§ **Exercise prompt**:
Give back the whole listing exactly as shown.

---------- Given records ----------

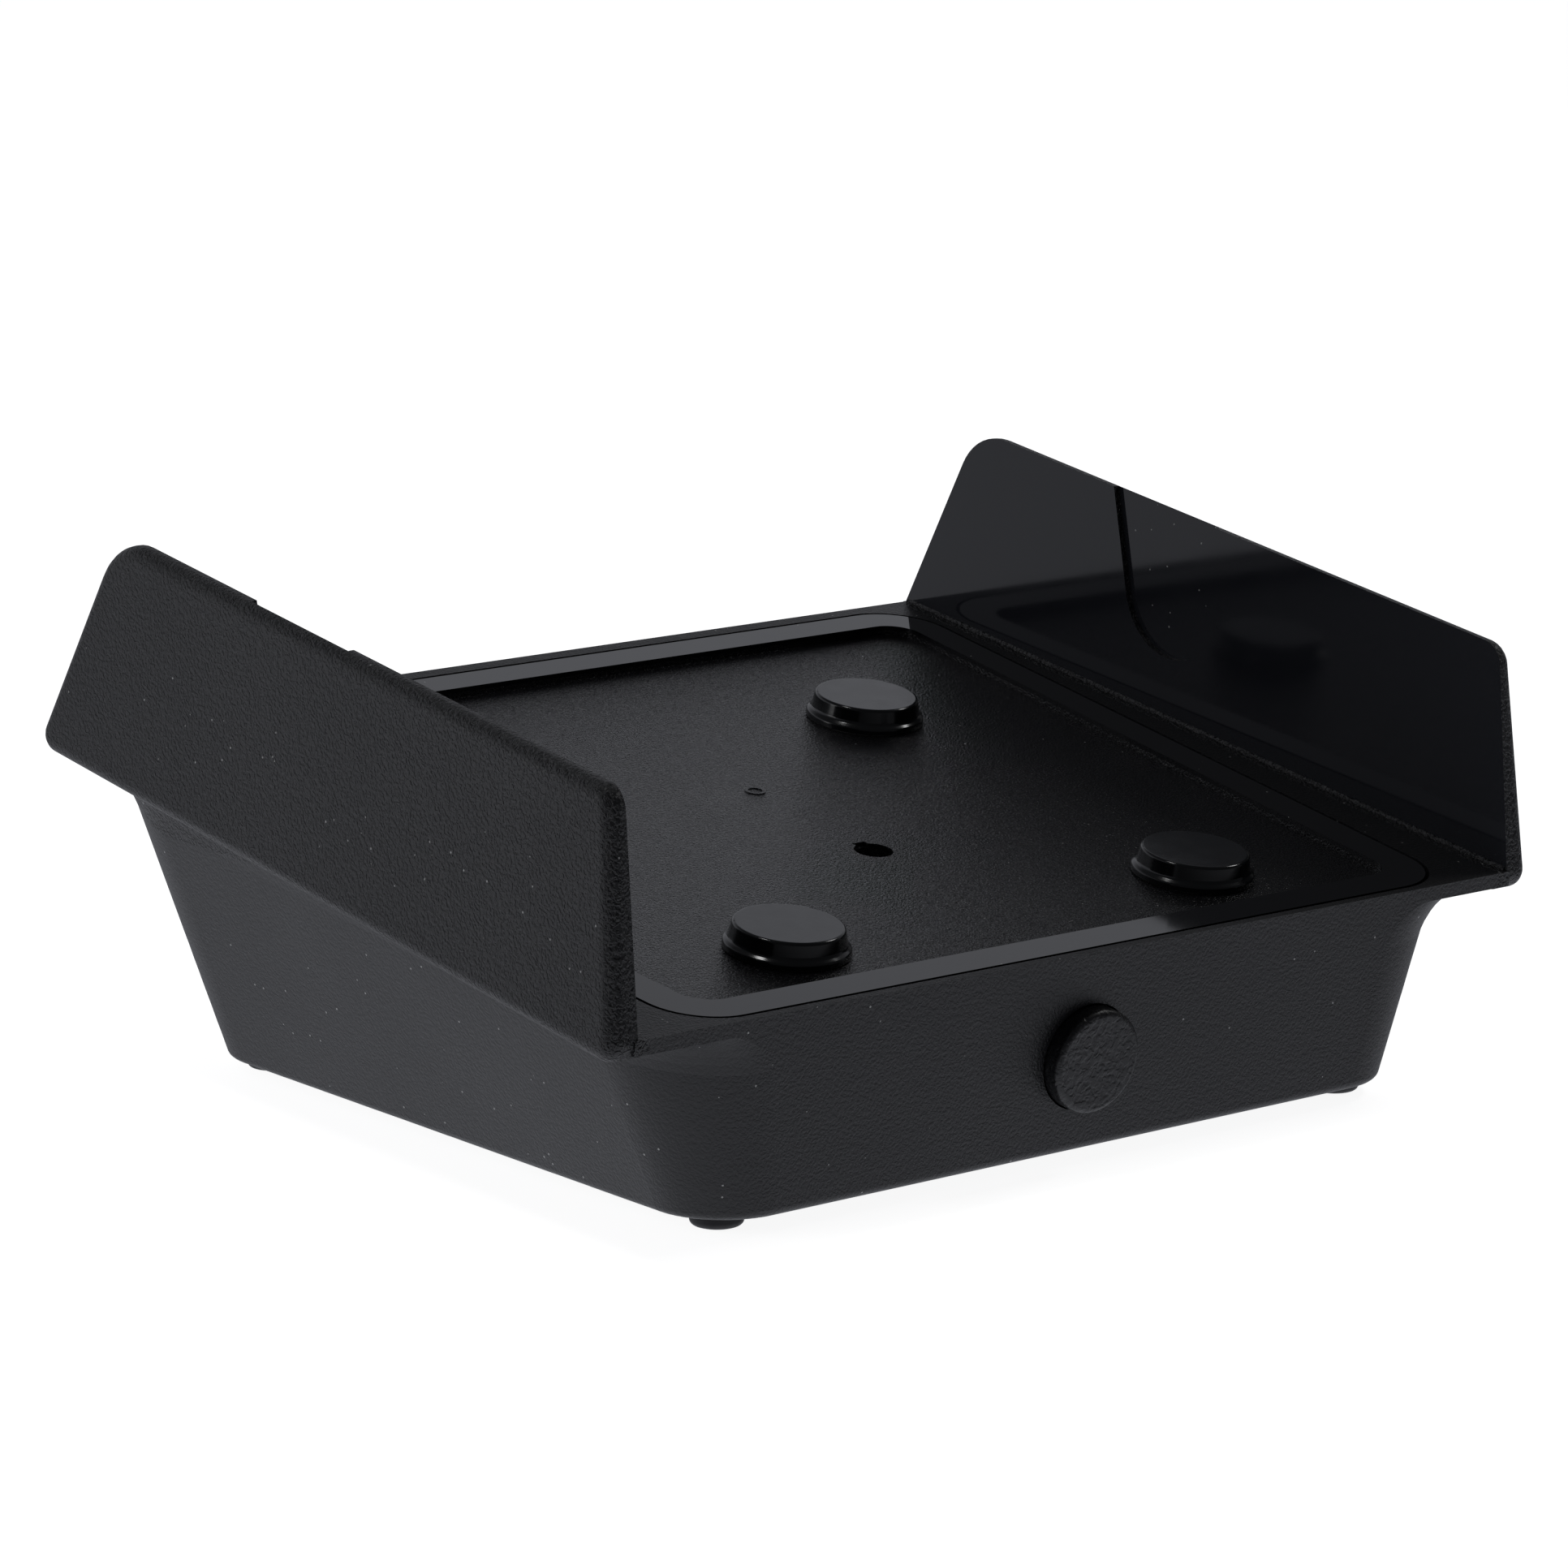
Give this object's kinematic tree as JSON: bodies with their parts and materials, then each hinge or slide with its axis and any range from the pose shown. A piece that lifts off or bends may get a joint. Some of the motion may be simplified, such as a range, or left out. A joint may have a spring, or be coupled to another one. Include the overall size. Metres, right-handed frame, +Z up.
{
  "type": "tilted cradle base",
  "caption": "Wedge-shaped tilted cradle base with upright side wings, a sunken top plate with round bumpers, and a push button in the front wall.",
  "frame": {"origin": "on the table under the middle of the object's footprint box", "axes": "+X to the object's right, +Y to its back (the high side), +Z up"},
  "size_m": [0.18, 0.1467, 0.0858],
  "materials": {
    "shell_plastic": "moulded fine leather grain, polished inner wing faces",
    "plate_plastic": "polished border, fine spark-textured panel",
    "button_plastic": "moulded leather grain",
    "switch_plastic": "plain moulded",
    "bumper_rubber": "glossy sides, satin flat top",
    "foot_rubber": "satin",
    "adhesive": "matt acrylic foam",
    "steel": "zinc plated",
    "pin_brass": "tinned",
    "board_laminate": "solder mask"
  },
  "bodies": {
    "base": {"body_shell": "shell_plastic", "deck_plate": "plate_plastic", "deck_screw": "steel", "switch_housing": "switch_plastic", "switch_spring": "steel", "switch_pins": "pin_brass", "switch_board": "board_laminate", "board_screws": "steel", "deck_bumper_front_left": "bumper_rubber", "bumper_adhesive_front_left": "adhesive", "base_foot_front_left": "foot_rubber", "foot_adhesive_front_left": "adhesive", "deck_bumper_back_left": "bumper_rubber", "bumper_adhesive_back_left": "adhesive", "base_foot_back_left": "foot_rubber", "foot_adhesive_back_left": "adhesive", "deck_bumper_front_right": "bumper_rubber", "bumper_adhesive_front_right": "adhesive", "base_foot_front_right": "foot_rubber", "foot_adhesive_front_right": "adhesive", "deck_bumper_back_right": "bumper_rubber", "bumper_adhesive_back_right": "adhesive", "base_foot_back_right": "foot_rubber", "foot_adhesive_back_right": "adhesive"},
    "button": {"front_button": "button_plastic", "switch_plunger": "switch_plastic"}
  },
  "joints": [
    {"name": "button_press", "type": "slide", "parent": "base", "child": "button", "axis": [0, 0.9907, 0.1357], "range_m": [0, 0.002], "stiffness_N_per_m": 900, "springref_m": -0.0015, "deforming": ["switch_spring"]}
  ]
}
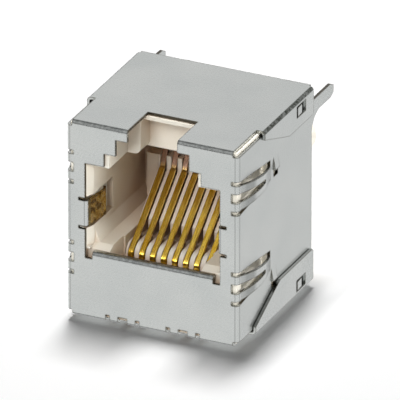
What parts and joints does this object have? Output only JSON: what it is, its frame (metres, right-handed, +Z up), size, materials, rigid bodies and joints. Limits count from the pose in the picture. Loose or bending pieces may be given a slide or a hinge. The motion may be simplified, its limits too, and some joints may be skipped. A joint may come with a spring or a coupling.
{
  "type": "rj45 board jack",
  "caption": "Shielded modular socket for vertical board mounting: folded metal shield, moulded housing, sprung gold contacts, locating pegs and solder legs.",
  "frame": {"origin": "middle of the underside of the bounding box, level with the bowed spring fingers under the bottom panel", "axes": "+Z up towards the latch side, -Y out of the plug opening, +Y towards the circuit board, X across the eight contacts"},
  "size_m": [0.017, 0.019, 0.0188],
  "materials": {
    "shield_metal": "satin nickel-plated sheet",
    "housing_plastic": "fine matt moulding",
    "carrier_plastic": "fine matt moulding",
    "contact_gold": "bright gold plating"
  },
  "bodies": {
    "root": {"shield": "shield_metal", "housing": "housing_plastic", "contact_carrier": "carrier_plastic", "contact_1": "contact_gold", "contact_2": "contact_gold", "contact_3": "contact_gold", "contact_4": "contact_gold", "contact_5": "contact_gold", "contact_6": "contact_gold", "contact_7": "contact_gold", "contact_8": "contact_gold"}
  },
  "joints": []
}
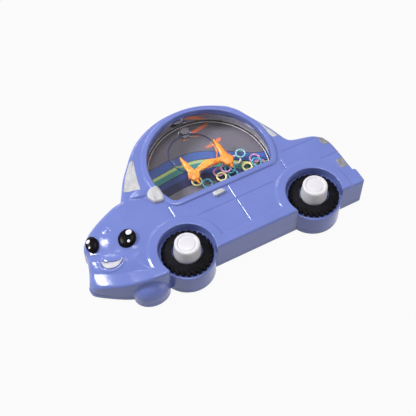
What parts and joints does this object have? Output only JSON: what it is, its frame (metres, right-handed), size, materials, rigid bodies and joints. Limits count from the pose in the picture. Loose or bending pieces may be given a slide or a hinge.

----------

§ **Result of the exercise**:
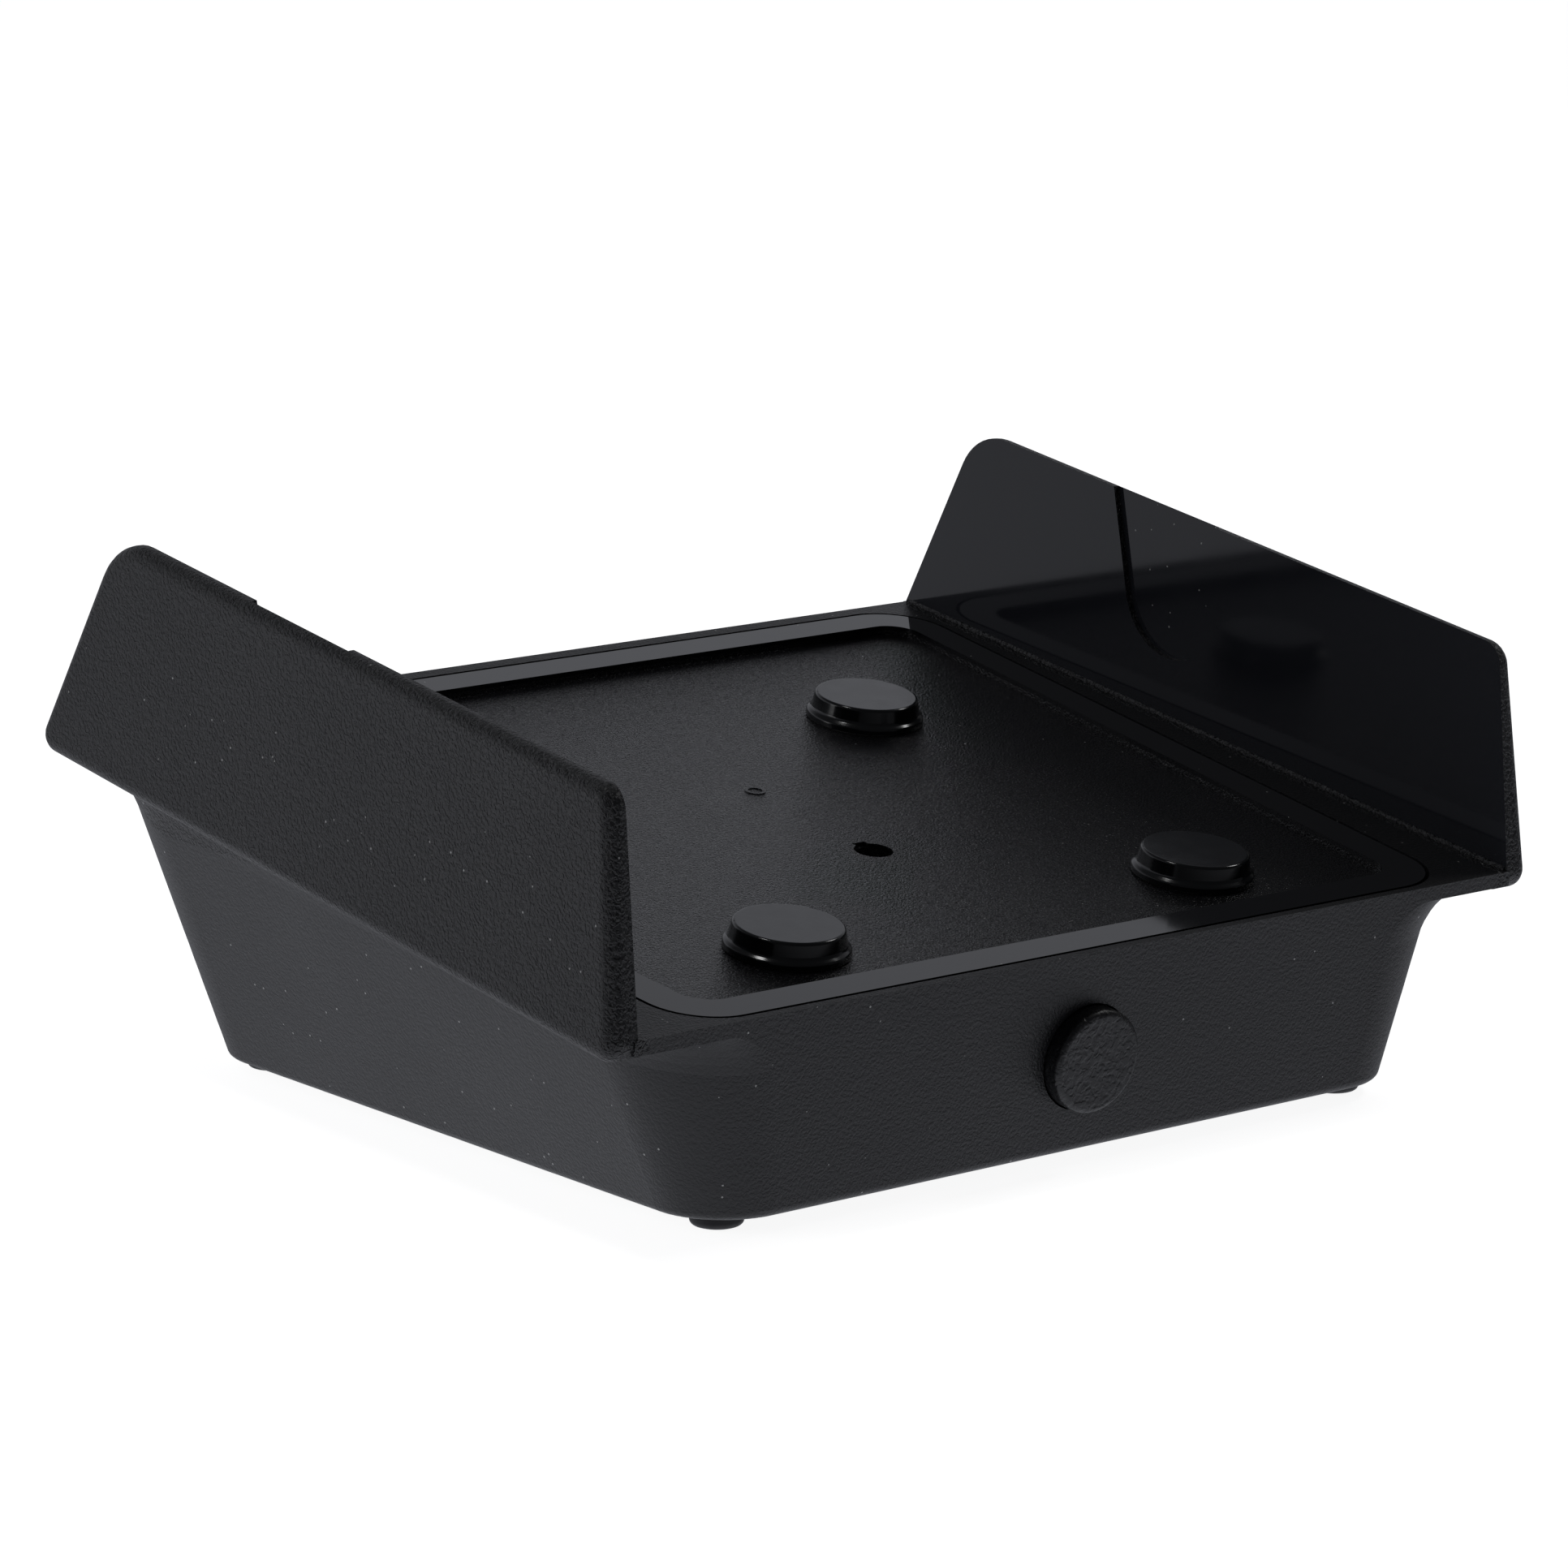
Give this object's kinematic tree as JSON: bodies with their parts and materials, then each hinge or slide with its axis and any range from the pose shown. A piece that lifts off or bends may get a joint. Some of the motion may be simplified, such as a range, or left out. A joint may have a spring, or be coupled to another one. Include the overall size. Metres, right-handed frame, +Z up.
{
  "type": "tilted cradle base",
  "caption": "Wedge-shaped tilted cradle base with upright side wings, a sunken top plate with round bumpers, and a push button in the front wall.",
  "frame": {"origin": "on the table under the middle of the object's footprint box", "axes": "+X to the object's right, +Y to its back (the high side), +Z up"},
  "size_m": [0.18, 0.1467, 0.0858],
  "materials": {
    "shell_plastic": "moulded fine leather grain, polished inner wing faces",
    "plate_plastic": "polished border, fine spark-textured panel",
    "button_plastic": "moulded leather grain",
    "switch_plastic": "plain moulded",
    "bumper_rubber": "glossy sides, satin flat top",
    "foot_rubber": "satin",
    "adhesive": "matt acrylic foam",
    "steel": "zinc plated",
    "pin_brass": "tinned",
    "board_laminate": "solder mask"
  },
  "bodies": {
    "base": {"body_shell": "shell_plastic", "deck_plate": "plate_plastic", "deck_screw": "steel", "switch_housing": "switch_plastic", "switch_spring": "steel", "switch_pins": "pin_brass", "switch_board": "board_laminate", "board_screws": "steel", "deck_bumper_front_left": "bumper_rubber", "bumper_adhesive_front_left": "adhesive", "base_foot_front_left": "foot_rubber", "foot_adhesive_front_left": "adhesive", "deck_bumper_back_left": "bumper_rubber", "bumper_adhesive_back_left": "adhesive", "base_foot_back_left": "foot_rubber", "foot_adhesive_back_left": "adhesive", "deck_bumper_front_right": "bumper_rubber", "bumper_adhesive_front_right": "adhesive", "base_foot_front_right": "foot_rubber", "foot_adhesive_front_right": "adhesive", "deck_bumper_back_right": "bumper_rubber", "bumper_adhesive_back_right": "adhesive", "base_foot_back_right": "foot_rubber", "foot_adhesive_back_right": "adhesive"},
    "button": {"front_button": "button_plastic", "switch_plunger": "switch_plastic"}
  },
  "joints": [
    {"name": "button_press", "type": "slide", "parent": "base", "child": "button", "axis": [0, 0.9907, 0.1357], "range_m": [0, 0.002], "stiffness_N_per_m": 900, "springref_m": -0.0015, "deforming": ["switch_spring"]}
  ]
}
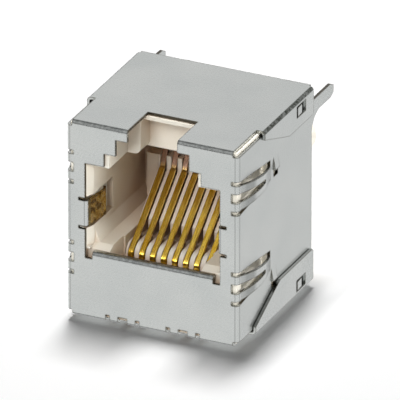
What parts and joints does this object have? Output only JSON: what it is, its frame (metres, right-handed, +Z up), size, materials, rigid bodies and joints. Limits count from the pose in the picture. Loose or bending pieces may be given a slide or a hinge. The motion may be simplified, its limits too, and some joints may be skipped. A joint may come with a spring or a coupling.
{
  "type": "rj45 board jack",
  "caption": "Shielded modular socket for vertical board mounting: folded metal shield, moulded housing, sprung gold contacts, locating pegs and solder legs.",
  "frame": {"origin": "middle of the underside of the bounding box, level with the bowed spring fingers under the bottom panel", "axes": "+Z up towards the latch side, -Y out of the plug opening, +Y towards the circuit board, X across the eight contacts"},
  "size_m": [0.017, 0.019, 0.0188],
  "materials": {
    "shield_metal": "satin nickel-plated sheet",
    "housing_plastic": "fine matt moulding",
    "carrier_plastic": "fine matt moulding",
    "contact_gold": "bright gold plating"
  },
  "bodies": {
    "root": {"shield": "shield_metal", "housing": "housing_plastic", "contact_carrier": "carrier_plastic", "contact_1": "contact_gold", "contact_2": "contact_gold", "contact_3": "contact_gold", "contact_4": "contact_gold", "contact_5": "contact_gold", "contact_6": "contact_gold", "contact_7": "contact_gold", "contact_8": "contact_gold"}
  },
  "joints": []
}
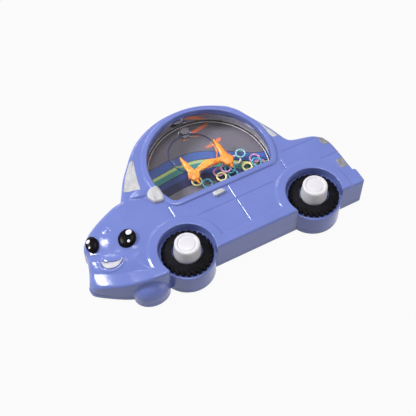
What parts and joints does this object have? Output only JSON: what it is, its frame (metres, right-handed), size, materials, rigid bodies and joints. Limits count from the pose in the picture. Loose or bending pieces may be given a slide or a hinge.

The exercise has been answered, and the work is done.